Given request: Look through the listing and locate every line containing the word "caption"; copy those lines.

☆ ☆ ☆

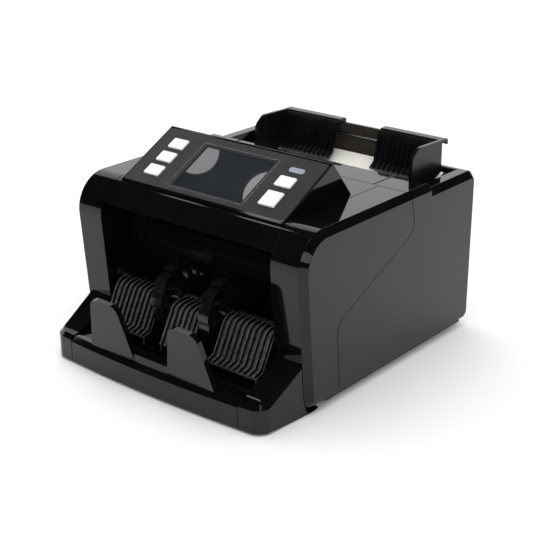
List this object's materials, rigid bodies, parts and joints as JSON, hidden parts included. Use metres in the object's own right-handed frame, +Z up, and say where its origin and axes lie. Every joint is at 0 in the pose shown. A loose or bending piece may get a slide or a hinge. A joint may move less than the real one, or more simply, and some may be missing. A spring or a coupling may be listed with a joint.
{
  "type": "banknote counting machine",
  "caption": "Desktop banknote counter: rear hopper with sliding guides, sloping console with keys, roller transport, stacker wheels and a front tray with note stops.",
  "frame": {"origin": "middle of the footprint, on the surface that the rubber feet stand on", "axes": "+X to the right as the user faces the front, +Y to the rear, +Z up"},
  "size_m": [0.25, 0.296, 0.1847],
  "materials": {
    "gloss_shell": "high gloss black",
    "satin_panel": "satin",
    "black_plastic": "fine texture",
    "white_key": "satin",
    "window": "polished dark",
    "lamp": "polished",
    "frame_steel": "zinc plated",
    "shaft_steel": "ground",
    "chute": "satin cream white",
    "roller_rubber": "moulded",
    "foot_rubber": "moulded",
    "bush": "sintered",
    "motor_can": "satin",
    "belt": "moulded",
    "circuit_board": "solder mask",
    "sensor": "moulded",
    "screw_steel": "blackened",
    "tie_steel": "plated"
  },
  "bodies": {
    "machine": {"left_front_cover": "gloss_shell", "right_front_cover": "gloss_shell", "left_rear_cover": "gloss_shell", "right_rear_cover": "gloss_shell", "front_cover": "gloss_shell", "top_plate": "gloss_shell", "front_tray": "gloss_shell", "left_tray_arm": "gloss_shell", "right_tray_arm": "gloss_shell", "note_stops": "gloss_shell", "display_panel": "satin_panel", "screen_bezel": "satin_panel", "base_pan": "black_plastic", "rear_panel": "black_plastic", "left_comb": "black_plastic", "centre_comb": "black_plastic", "right_comb": "black_plastic", "upper_guide": "black_plastic", "lower_guide": "black_plastic", "cavity_back": "black_plastic", "outlet_hood": "black_plastic", "hopper_back": "black_plastic", "power_inlet": "black_plastic", "power_switch": "black_plastic", "screen_window": "window", "indicator_window": "lamp", "left_side_frame": "frame_steel", "right_side_frame": "frame_steel", "hopper_chute": "chute", "feet": "foot_rubber", "shaft_bushes": "bush", "drive_motor": "motor_can", "main_belt": "belt", "right_belts": "belt", "display_board": "circuit_board", "main_board": "circuit_board", "power_supply": "circuit_board", "note_sensors": "sensor", "case_screws": "screw_steel", "tie_rods": "tie_steel"},
    "left_upper_button": {"left_upper_key": "white_key"},
    "left_middle_button": {"left_middle_key": "white_key"},
    "left_lower_button": {"left_lower_key": "white_key"},
    "right_upper_button": {"right_upper_key": "white_key"},
    "start_button": {"start_key": "white_key"},
    "rocker": {"switch_rocker": "black_plastic"},
    "left_guide": {"left_hopper_guide": "black_plastic"},
    "right_guide": {"right_hopper_guide": "black_plastic"},
    "stacker": {"stacker_shaft": "shaft_steel", "left_stacker_wheel": "black_plastic", "right_stacker_wheel": "black_plastic"},
    "exit_roller": {"exit_shaft": "shaft_steel", "exit_rollers": "roller_rubber"},
    "pinch_roller": {"pinch_shaft": "shaft_steel", "pinch_rollers": "roller_rubber"},
    "feed_roller": {"feed_shaft": "shaft_steel", "feed_rollers": "roller_rubber"},
    "pickup_roller": {"pickup_shaft": "shaft_steel", "pickup_rollers": "roller_rubber"},
    "motor_rotor": {"motor_pulley": "shaft_steel"}
  },
  "joints": [
    {"name": "left_upper_button_press", "type": "slide", "parent": "machine", "child": "left_upper_button", "axis": [0, 0.4591, -0.8884], "range_m": [0, 0.0008], "stiffness_N_per_m": 300, "springref_m": -0.0006},
    {"name": "left_middle_button_press", "type": "slide", "parent": "machine", "child": "left_middle_button", "axis": [0, 0.4591, -0.8884], "range_m": [0, 0.0008], "stiffness_N_per_m": 300, "springref_m": -0.0006},
    {"name": "left_lower_button_press", "type": "slide", "parent": "machine", "child": "left_lower_button", "axis": [0, 0.4591, -0.8884], "range_m": [0, 0.0008], "stiffness_N_per_m": 300, "springref_m": -0.0006},
    {"name": "right_upper_button_press", "type": "slide", "parent": "machine", "child": "right_upper_button", "axis": [0, 0.4591, -0.8884], "range_m": [0, 0.0008], "stiffness_N_per_m": 300, "springref_m": -0.0006},
    {"name": "start_button_press", "type": "slide", "parent": "machine", "child": "start_button", "axis": [0, 0.4591, -0.8884], "range_m": [0, 0.0008], "stiffness_N_per_m": 300, "springref_m": -0.0006},
    {"name": "rocker_tilt", "type": "hinge", "parent": "machine", "child": "rocker", "pos_m": [-0.031, 0.143, 0.04], "axis": [1, 0, 0], "range_deg": [-8, 8]},
    {"name": "left_guide_slide", "type": "slide", "parent": "machine", "child": "left_guide", "axis": [1, 0, 0], "range_m": [-0.031, 0.02]},
    {"name": "right_guide_slide", "type": "slide", "parent": "machine", "child": "right_guide", "axis": [1, 0, 0], "range_m": [-0.02, 0.006]},
    {"name": "feed_spin", "type": "hinge", "parent": "machine", "child": "feed_roller", "pos_m": [0, 0.042, 0.096], "axis": [1, 0, 0], "continuous": true},
    {"name": "exit_spin", "type": "hinge", "parent": "machine", "child": "exit_roller", "pos_m": [0, -0.02, 0.092], "axis": [1, 0, 0], "continuous": true},
    {"name": "pinch_spin", "type": "hinge", "parent": "machine", "child": "pinch_roller", "pos_m": [0, -0.02, 0.1123], "axis": [1, 0, 0], "continuous": true},
    {"name": "pickup_spin", "type": "hinge", "parent": "machine", "child": "pickup_roller", "pos_m": [0, 0.082, 0.107], "axis": [1, 0, 0], "continuous": true},
    {"name": "stacker_spin", "type": "hinge", "parent": "machine", "child": "stacker", "pos_m": [0, -0.072, 0.06], "axis": [1, 0, 0], "continuous": true},
    {"name": "motor_spin", "type": "hinge", "parent": "machine", "child": "motor_rotor", "pos_m": [0, 0.058, 0.045], "axis": [1, 0, 0], "continuous": true}
  ],
  "couplings": [
    {"joint": "exit_spin", "follows": "feed_spin", "ratio": 1.5},
    {"joint": "pinch_spin", "follows": "feed_spin", "ratio": -1.8333},
    {"joint": "pickup_spin", "follows": "feed_spin", "ratio": 1.0909},
    {"joint": "stacker_spin", "follows": "feed_spin", "ratio": 1.2},
    {"joint": "motor_spin", "follows": "feed_spin", "ratio": 1.3333}
  ]
}
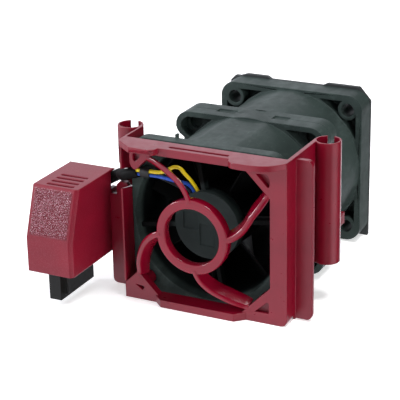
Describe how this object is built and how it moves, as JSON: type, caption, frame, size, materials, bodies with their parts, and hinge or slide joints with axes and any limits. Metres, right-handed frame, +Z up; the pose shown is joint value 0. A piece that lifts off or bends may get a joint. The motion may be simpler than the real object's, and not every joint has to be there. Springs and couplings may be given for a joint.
{
  "type": "server fan module",
  "caption": "Hot-swap two-stage axial server fan in a moulded holder with swirl guard, slotted guide tubes, hooded side plug and short cable.",
  "frame": {"origin": "under the middle of the module's overall box, on the plane that its base stands on", "axes": "+Y along the fan axis the way the air goes, from the guard to the outlet; +Z up; +X to the right seen from the guard side, away from the plug"},
  "size_m": [0.0676, 0.075, 0.0413],
  "materials": {
    "holder_plastic": "satin moulded",
    "hood_plastic": "satin moulded, fine texture on the sloped front",
    "connector_plastic": "satin",
    "contact_metal": "tin-flashed",
    "fan_frame_plastic": "satin glass-filled",
    "gasket_rubber": "matt",
    "cable_jacket": "satin",
    "sleeve_black": "satin",
    "wire_yellow": "gloss",
    "wire_blue": "gloss",
    "wire_black": "gloss",
    "impeller_plastic": "satin",
    "yoke_steel": "plated",
    "magnet_ferrite": "matt",
    "shaft_steel": "ground",
    "ring_spring_steel": "blued",
    "bearing_tube_brass": "turned",
    "bearing_steel": "polished",
    "spring_steel": "bright",
    "core_steel": "laminated",
    "insulator_plastic": "matt",
    "winding_copper": "enamelled",
    "board_laminate": "solder mask"
  },
  "bodies": {
    "module": {"fan_holder": "holder_plastic", "plug_hood": "hood_plastic", "connector_body": "connector_plastic", "connector_contacts": "contact_metal", "swirl_guard": "holder_plastic", "front_housing": "fan_frame_plastic", "rear_housing": "fan_frame_plastic", "front_motor_base": "fan_frame_plastic", "rear_motor_base": "fan_frame_plastic", "outlet_gasket": "gasket_rubber", "cable_sheath": "cable_jacket", "wire_sleeve": "sleeve_black", "wire_yellow": "wire_yellow", "wire_blue": "wire_blue", "wires_black": "wire_black", "front_bearing_tube": "bearing_tube_brass", "front_bearings": "bearing_steel", "front_preload_washer": "spring_steel", "front_stator_core": "core_steel", "front_insulators": "insulator_plastic", "front_windings": "winding_copper", "front_circuit_board": "board_laminate", "rear_bearing_tube": "bearing_tube_brass", "rear_bearings": "bearing_steel", "rear_preload_washer": "spring_steel", "rear_stator_core": "core_steel", "rear_insulators": "insulator_plastic", "rear_windings": "winding_copper", "rear_circuit_board": "board_laminate"},
    "front_rotor": {"front_impeller": "impeller_plastic", "front_rotor_yoke": "yoke_steel", "front_magnet": "magnet_ferrite", "front_shaft": "shaft_steel", "front_retaining_ring": "ring_spring_steel"},
    "rear_rotor": {"rear_impeller": "impeller_plastic", "rear_rotor_yoke": "yoke_steel", "rear_magnet": "magnet_ferrite", "rear_shaft": "shaft_steel", "rear_retaining_ring": "ring_spring_steel"}
  },
  "joints": [
    {"name": "front_spin", "type": "hinge", "parent": "module", "child": "front_rotor", "pos_m": [0.00575, -0.0072, 0.0204], "axis": [0, 1, 0], "continuous": true},
    {"name": "rear_spin", "type": "hinge", "parent": "module", "child": "rear_rotor", "pos_m": [0.00575, 0.0213, 0.0204], "axis": [0, 1, 0], "continuous": true}
  ]
}
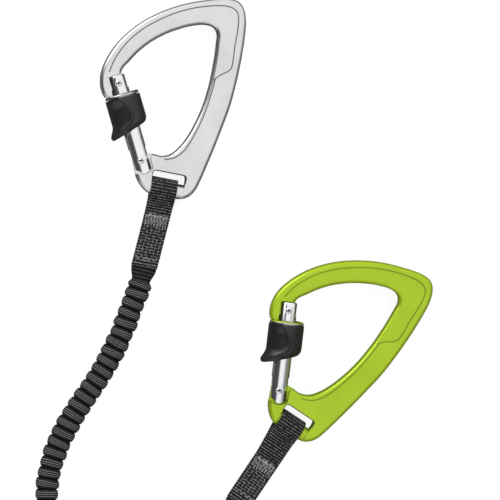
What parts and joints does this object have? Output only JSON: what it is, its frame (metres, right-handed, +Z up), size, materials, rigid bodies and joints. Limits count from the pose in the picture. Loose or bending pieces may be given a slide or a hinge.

☆ ☆ ☆

The reply:
  "caption": "Desktop banknote counter: rear hopper with sliding guides, sloping console with keys, roller transport, stacker wheels and a front tray with note stops.",
Describe how this object is built and how it moves, as JSON: type, caption, frame, size, materials, bodies with their parts, and hinge or slide joints with axes and any limits. Metres, right-handed frame, +Z up; the pose shown is joint value 0. A piece that lifts off or bends may get a joint. The motion may be simpler than the real object's, and not every joint has to be there. Springs and couplings may be given for a joint.
  "caption": "Hot-swap two-stage axial server fan in a moulded holder with swirl guard, slotted guide tubes, hooded side plug and short cable.",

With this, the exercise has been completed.